You must use GAS, and not NASM, FASM, or any of the many other assemblers that are out there. GAS is far better documented than most of the others (viz., AS manual); it's installed on most machines by default, and it handles multiple versions very gracefully.

Assembling with GAS is very simple:

as --32 -g -o hello_world.o hello_world.s       # assembles 32 bit
as --64 -g -o hello_world64.o hello_world64.s   # assembles 64 bit

The above lines will let you assemble your source files hello_world.s and hello_world64.s. The -g option adds debugging support, which you probably will want. You will end up with two object files, hello_world.o and hello_world64.o.

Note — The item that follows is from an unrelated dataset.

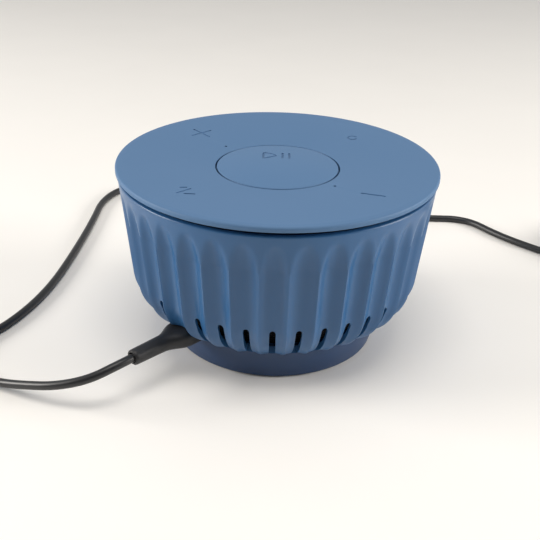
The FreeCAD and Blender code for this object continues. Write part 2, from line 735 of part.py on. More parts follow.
def make_usb_socket():
    low = at("port_height") - at("socket_height") / 2
    mouth = at("plug_start") - 0.6
    back = mouth - at("socket_length")
    keep(solid("usb_board", cuboid(11.0, 27.0, mouth - 1.8, low - 1.2, low, port_turn())))
    case = cuboid(at("socket_width"), back, mouth, low, low + at("socket_height"))
    upright = [edge for edge in case.Edges if edge.BoundBox.YLength > 5]
    case = case.makeFillet(1.2, upright)
    wall = at("socket_wall")
    mouth_space = cuboid(at("socket_width") - 2 * wall, back + 1.2, mouth + 1,
                         low + wall, low + at("socket_height") - wall)
    bore_edges = [edge for edge in mouth_space.Edges if edge.BoundBox.YLength > 5]
    case = case.cut(mouth_space.makeFillet(1.0, bore_edges))
    case.rotate(Vector(0, 0, 0), UP, port_turn())
    keep(solid("usb_socket", case))


def rounded_section(width, thickness, corner, distance, height):
    """A rounded rectangle facing -Y at a distance from the axis."""
    half_w, half_t = width / 2, thickness / 2
    box = Part.makeBox(width, 1.0, thickness, Vector(-half_w, -distance - 1.0, height - half_t))
    edges = [edge for edge in box.Edges if edge.BoundBox.YLength > 0.9]
    rounded = box.makeFillet(corner, edges)
    face = min(rounded.Faces, key=lambda item: item.CenterOfMass.y)
    wire = face.OuterWire.copy()
    wire.translate(Vector(0, 1.0, 0))
    return wire


def make_lead_plug():
    start, height = at("plug_start"), at("port_height")
    length = at("plug_length")
    wide, thick = at("plug_width"), at("plug_thickness")
    sections = [rounded_section(wide, thick, 2.2, start, height),
                rounded_section(wide, thick, 2.2, start + length * 0.55, height),
                rounded_section(wide * 0.72, thick * 0.97, 2.0, start + length, height)]
    grip = Part.makeLoft(sections, True, True)
    relief = Part.makeCylinder(at("relief_radius"), at("relief_length") + 1.0,
                               Vector(0, -start - length + 1.0, height), Vector(0, -1, 0))
    body = grip.fuse(relief).removeSplitter()
    body.rotate(Vector(0, 0, 0), UP, port_turn())
    keep(solid("usb_plug_body", body))
    shell = cuboid(8.3, start - 6.4, start, height - 1.2, height + 1.2)
    shell = shell.makeFillet(1.1, [edge for edge in shell.Edges if edge.BoundBox.YLength > 5])
    shell.rotate(Vector(0, 0, 0), UP, port_turn())
    keep(solid("usb_plug_shell", shell))


def relief_end():
    reach = at("plug_start") + at("plug_length") + at("relief_length")
    return Vector(0, -reach, at("port_height"))


def route_points():
    first = FreeCAD.Rotation(UP, port_turn()).multVec(relief_end())
    return [first] + [Vector(*point) for point in CORD_ROUTE]


def rounded_path(points):
    """Straight runs joined by tangent arcs, each as large as its two runs allow."""
    edges, radii = [], []
    here = points[0]
    for before, corner, after in zip(points, points[1:], points[2:]):
        back, ahead = (before - corner), (after - corner)
        reach = 0.45 * min(back.Length, ahead.Length)
        turn = math.pi - back.getAngle(ahead)
        radius = reach / math.tan(turn / 2)
        radii.append(radius)
        enter = corner + back.normalize() * reach
        leave = corner + ahead.normalize() * reach
        inward = ((enter + leave) * 0.5 - corner).normalize()
        middle = corner + inward * (radius / math.cos(turn / 2) - radius)
        edges.append(Part.LineSegment(here, enter).toShape())
        edges.append(Part.Arc(enter, middle, leave).toShape())
        here = leave
    edges.append(Part.LineSegment(here, points[-1]).toShape())
    return Part.Wire(edges), radii


def make_power_cord():
    path, radii = rounded_path(route_points())
    heading = path.Edges[0].tangentAt(path.Edges[0].FirstParameter)
    section = Part.Wire(Part.Circle(route_points()[0], heading, at("cord_radius")).toShape())
    tube = path.makePipeShell([section], True, False)
    expected = math.pi * at("cord_radius") ** 2 * path.Length
    print("cord length", round(path.Length, 1), "tube volume over section x length",
          round(tube.Volume / expected, 4))
    print("cord radii", [round(radius, 1) for radius in radii])
    keep(solid("power_cord", tube))


def coil_half():
    return at("coil_layers") * at("cord_radius")


def make_coil():
    middle, half = at("coil_middle"), coil_half()
    low, high = at("coil_lift"), at("coil_lift") + 2 * half
    ring = rod(middle + half, low, high).cut(rod(middle - half, low - 1, high + 1))
    ring = ring.makeFillet(at("cord_radius") * 0.9, [edge for edge in ring.Edges
                                                      if edge.Curve.TypeId == "Part::GeomCircle"])
    ring.translate(COIL_CENTRE)
    keep(solid("cord_coil", ring))
    band, wide = at("tie_thickness"), at("tie_width")
    outer = Part.makeBox(2 * half + 2 * band, wide, 2 * half + 2 * band,
                         Vector(middle - half - band, -wide / 2, low - band))
    slack = 0.05
    space = rod(middle + half + slack, low - slack, high + slack)
    tie = outer.cut(space.cut(rod(middle - half - slack, low - 1, high + 1)))
    tie.rotate(Vector(0, 0, 0), UP, 100)
    tie.translate(COIL_CENTRE)
    biggest = max(tie.Solids, key=lambda item: item.Volume)
    keep(solid("cord_tie", biggest))


def make_charger_plug():
    start = CHARGER_PLUG_START
    relief = Part.makeCone(2.4, 3.2, 9.0, start, Vector(0, 1, 0))
    grip = Part.makeBox(15.6, 20.0, 8.0, Vector(start.x - 7.8, start.y + 8.5, 0.0))
    grip = grip.makeFillet(1.6, grip.Edges)
    keep(solid("charger_plug_body", relief.fuse(grip).removeSplitter()))
    near = start.y + 28.5
    case = Part.makeBox(12.0, 12.0, 4.5, Vector(start.x - 6.0, near, 1.75))
    space = Part.makeBox(11.4, 12.0, 1.9, Vector(start.x - 5.7, near + 1.0, 4.05))
    keep(solid("charger_plug_shell", case.cut(space)))


def check_and_write():
    document.recompute()
    for feature in document.Objects:
        if "Invalid" in feature.State or "Error" in feature.State:
            raise RuntimeError(f"{feature.Label}: {feature.State}")
    os.makedirs("parts", exist_ok=True)
    for node in nodes:
        shape = node.Shape
        if shape.isNull() or not shape.isValid() or not shape.Solids:
            raise RuntimeError(f"{node.Label} has no valid solid")
        shape.exportStep(f"parts/{node.Label}.step")
        print(node.Label, len(shape.Solids), round(shape.Volume, 1))


fill_sheet()
make_foot_ring()
make_base_plinth()
make_deflector()
make_acoustic_mesh()
make_body_shell()
make_chassis()
make_driver()
make_main_board()
make_button_board()
make_top_deck()
make_gimbal_ring()
make_top_plate()
make_microphones()
make_center_button()
make_usb_socket()
make_lead_plug()
make_power_cord()
make_coil()
make_charger_plug()
check_and_write()
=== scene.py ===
"""Looks of a small round tabletop speaker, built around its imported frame. Metres, +Z up, front to -Y."""
import math

import bmesh
import bpy
import numpy as np
from mathutils import Matrix, Vector


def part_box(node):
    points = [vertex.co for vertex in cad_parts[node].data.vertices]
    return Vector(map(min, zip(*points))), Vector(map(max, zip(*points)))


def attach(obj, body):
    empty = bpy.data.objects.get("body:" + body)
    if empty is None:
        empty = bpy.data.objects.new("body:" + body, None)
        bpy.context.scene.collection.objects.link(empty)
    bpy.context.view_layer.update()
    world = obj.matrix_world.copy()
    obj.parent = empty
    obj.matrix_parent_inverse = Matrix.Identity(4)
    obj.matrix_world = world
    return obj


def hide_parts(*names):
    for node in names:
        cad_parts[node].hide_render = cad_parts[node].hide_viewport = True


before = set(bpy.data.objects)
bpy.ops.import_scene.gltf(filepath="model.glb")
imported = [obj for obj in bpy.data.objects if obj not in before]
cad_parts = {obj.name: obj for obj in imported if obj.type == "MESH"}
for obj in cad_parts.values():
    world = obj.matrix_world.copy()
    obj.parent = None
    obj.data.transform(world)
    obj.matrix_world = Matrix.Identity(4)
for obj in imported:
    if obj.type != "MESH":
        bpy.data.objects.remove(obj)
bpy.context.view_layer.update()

MM = 0.001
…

Next, you need to use the ld linker to create your executables:

ld -m elf_i386 -e hello_world -g -static -o hello_world hello_world.o
ld -m elf_x86_64 -e hello_world -g -static -o hello_world64 hello_world64.o

The above invocations of ld use -m to make sure that 32 bit and 64 bit binaries are created. The -g is to keep debug information around, and the -static tells the linker that this is a static binary which does not depend on any dynamic libraries.

Using gdb is very simple:

% gdb ./hello_world       # start up the debugger
% break hello_world       # set a breakpoint at your entry point
% run                     # start the program, which will stop immediate
% info reg                # show your registers, the most important command here (can be abbreviated "i r")
% step                    # step one instruction (can be abbreviated "s")
% help                    # everything you could want to know about GDB ;-)
% help all                # all the possible commands...

Linux 32 bit assembly

There are two big differences in 32bit and 64bit Linux assembly, and both center around how system calls are made.

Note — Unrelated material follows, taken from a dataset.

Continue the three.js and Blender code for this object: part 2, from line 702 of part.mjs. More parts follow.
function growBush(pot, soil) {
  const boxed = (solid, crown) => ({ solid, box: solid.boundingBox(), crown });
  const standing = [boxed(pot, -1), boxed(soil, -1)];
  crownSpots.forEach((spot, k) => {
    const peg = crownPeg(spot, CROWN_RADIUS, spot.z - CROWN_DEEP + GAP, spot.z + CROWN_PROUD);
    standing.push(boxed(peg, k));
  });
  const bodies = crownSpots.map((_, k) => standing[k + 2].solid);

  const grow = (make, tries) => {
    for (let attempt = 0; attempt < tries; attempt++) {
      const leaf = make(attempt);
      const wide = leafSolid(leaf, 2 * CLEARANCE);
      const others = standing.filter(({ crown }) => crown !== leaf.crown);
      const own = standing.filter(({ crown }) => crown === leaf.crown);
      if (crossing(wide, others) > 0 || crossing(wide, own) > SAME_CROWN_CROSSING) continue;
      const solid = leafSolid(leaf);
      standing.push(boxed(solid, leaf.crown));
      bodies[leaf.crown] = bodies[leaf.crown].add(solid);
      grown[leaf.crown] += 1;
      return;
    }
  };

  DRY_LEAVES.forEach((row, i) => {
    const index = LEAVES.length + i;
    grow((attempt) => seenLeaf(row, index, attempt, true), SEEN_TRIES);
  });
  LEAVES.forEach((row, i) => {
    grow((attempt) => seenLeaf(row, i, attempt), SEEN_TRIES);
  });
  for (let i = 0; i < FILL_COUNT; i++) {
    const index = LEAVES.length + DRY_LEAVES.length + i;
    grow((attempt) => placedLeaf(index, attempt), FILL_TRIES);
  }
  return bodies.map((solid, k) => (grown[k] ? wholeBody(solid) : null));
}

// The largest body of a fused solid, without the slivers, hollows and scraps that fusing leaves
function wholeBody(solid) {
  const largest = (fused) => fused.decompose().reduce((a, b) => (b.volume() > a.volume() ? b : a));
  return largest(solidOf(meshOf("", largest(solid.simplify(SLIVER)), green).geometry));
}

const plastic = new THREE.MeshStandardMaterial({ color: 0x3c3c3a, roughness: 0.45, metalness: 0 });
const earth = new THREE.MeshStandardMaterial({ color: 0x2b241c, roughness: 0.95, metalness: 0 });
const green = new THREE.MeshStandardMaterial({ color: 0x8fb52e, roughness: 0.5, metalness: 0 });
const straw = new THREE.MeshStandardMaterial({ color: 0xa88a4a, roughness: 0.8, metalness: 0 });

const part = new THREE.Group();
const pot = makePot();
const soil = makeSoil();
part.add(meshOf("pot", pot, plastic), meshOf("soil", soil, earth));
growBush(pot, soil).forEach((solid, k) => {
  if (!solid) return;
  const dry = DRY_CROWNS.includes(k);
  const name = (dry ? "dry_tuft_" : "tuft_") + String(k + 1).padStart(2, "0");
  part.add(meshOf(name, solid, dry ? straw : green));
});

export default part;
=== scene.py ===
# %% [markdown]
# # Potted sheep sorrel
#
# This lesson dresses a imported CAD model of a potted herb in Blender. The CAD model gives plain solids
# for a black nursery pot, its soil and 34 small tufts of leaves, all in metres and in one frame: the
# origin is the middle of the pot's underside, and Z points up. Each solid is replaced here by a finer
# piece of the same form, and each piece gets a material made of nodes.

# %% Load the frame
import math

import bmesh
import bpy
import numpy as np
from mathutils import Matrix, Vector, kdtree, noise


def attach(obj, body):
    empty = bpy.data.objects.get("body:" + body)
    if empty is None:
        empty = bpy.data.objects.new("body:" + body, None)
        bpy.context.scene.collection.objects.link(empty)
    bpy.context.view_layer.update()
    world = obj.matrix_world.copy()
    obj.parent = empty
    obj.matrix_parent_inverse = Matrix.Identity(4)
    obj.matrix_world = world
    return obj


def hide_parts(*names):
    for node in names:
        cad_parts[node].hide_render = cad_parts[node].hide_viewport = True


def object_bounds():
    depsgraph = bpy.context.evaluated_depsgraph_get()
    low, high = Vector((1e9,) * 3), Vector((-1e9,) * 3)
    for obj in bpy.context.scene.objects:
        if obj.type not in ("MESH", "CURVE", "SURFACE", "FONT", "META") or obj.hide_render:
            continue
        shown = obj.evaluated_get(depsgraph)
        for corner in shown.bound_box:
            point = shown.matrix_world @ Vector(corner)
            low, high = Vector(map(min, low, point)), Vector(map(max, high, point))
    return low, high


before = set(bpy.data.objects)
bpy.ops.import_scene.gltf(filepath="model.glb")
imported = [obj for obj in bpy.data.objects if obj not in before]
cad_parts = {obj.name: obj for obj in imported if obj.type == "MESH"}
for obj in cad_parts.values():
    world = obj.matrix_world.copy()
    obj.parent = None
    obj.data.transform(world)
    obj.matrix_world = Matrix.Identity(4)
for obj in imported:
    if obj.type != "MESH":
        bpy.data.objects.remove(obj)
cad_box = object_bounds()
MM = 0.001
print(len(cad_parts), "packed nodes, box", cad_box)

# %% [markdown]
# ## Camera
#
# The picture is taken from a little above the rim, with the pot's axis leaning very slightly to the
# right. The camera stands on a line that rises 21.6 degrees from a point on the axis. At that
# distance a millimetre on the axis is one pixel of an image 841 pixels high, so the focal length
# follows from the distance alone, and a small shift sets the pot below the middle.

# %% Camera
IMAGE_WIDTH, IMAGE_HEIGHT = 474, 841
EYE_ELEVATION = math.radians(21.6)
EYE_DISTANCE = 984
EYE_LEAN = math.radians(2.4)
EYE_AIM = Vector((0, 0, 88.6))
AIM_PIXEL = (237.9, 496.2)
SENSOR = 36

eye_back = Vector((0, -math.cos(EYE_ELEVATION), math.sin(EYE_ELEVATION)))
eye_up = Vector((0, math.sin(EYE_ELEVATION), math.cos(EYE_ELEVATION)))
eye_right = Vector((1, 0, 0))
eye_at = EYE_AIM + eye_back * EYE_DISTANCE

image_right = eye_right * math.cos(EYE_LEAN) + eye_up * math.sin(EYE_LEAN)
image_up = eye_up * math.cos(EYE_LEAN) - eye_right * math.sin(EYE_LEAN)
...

1) In 32bit assembly, you use the instruction

        int    $0x80

to make a system call.

2) In 32bit assembly, arguments to system calls are loaded into these registers:

EAX -- the system call that you want to execute
EBX -- argument 1 for the system call
ECX -- argument 2 for the system call
EDX -- argument 3 for the system call
ESI -- argument 4 for the system call
EDI -- argument 5 for the system call
EBP -- argument 6 for the system call

Linux 64 bit assembly

1) In 64bit assembly, you use the instruction

         syscall

to make a system call.

2) In 64bit assembly, arguments to system calls are loaded into these registers:

RAX -- the system call that you want to make
RDI -- argument 1 for the system call
RSI -- argument 2 for the system call
RDX -- argument 3 for the system call
RCX -- argument 4 for the system call
R8  -- argument 5 for the system call
R9  -- argument 6 for the system call

To CPP or not

I happen to like using cpp to rewrite my logical system call names using "unistd_32.h" and "unistd_64.h", like this

         mov $__NR_exit, %eax    # cpp turns "__NR_exit" into "1"
	 int $0x80

However, for this assignment, it's probably easier to note that the relevant system calls and their numbers are:

32bit: 
  write(2) is 4
  exit(2) is 1

64bit:
  write(2) is 1
  exit(2) is 60

Thus, the above lines of assembly could be just written as

         mov $1, %eax    # just put "1" in by hand rather than use cpp to find it
	 int $0x80

Submission

The assignment is due by the beginning of class on Monday, March 18th.

Please create a tar file like this:

% tar cf assign2.tar Makefile hello_world.s hello_world64.s

and mail me your tar file (the email address is langley @ cs . fsu . edu).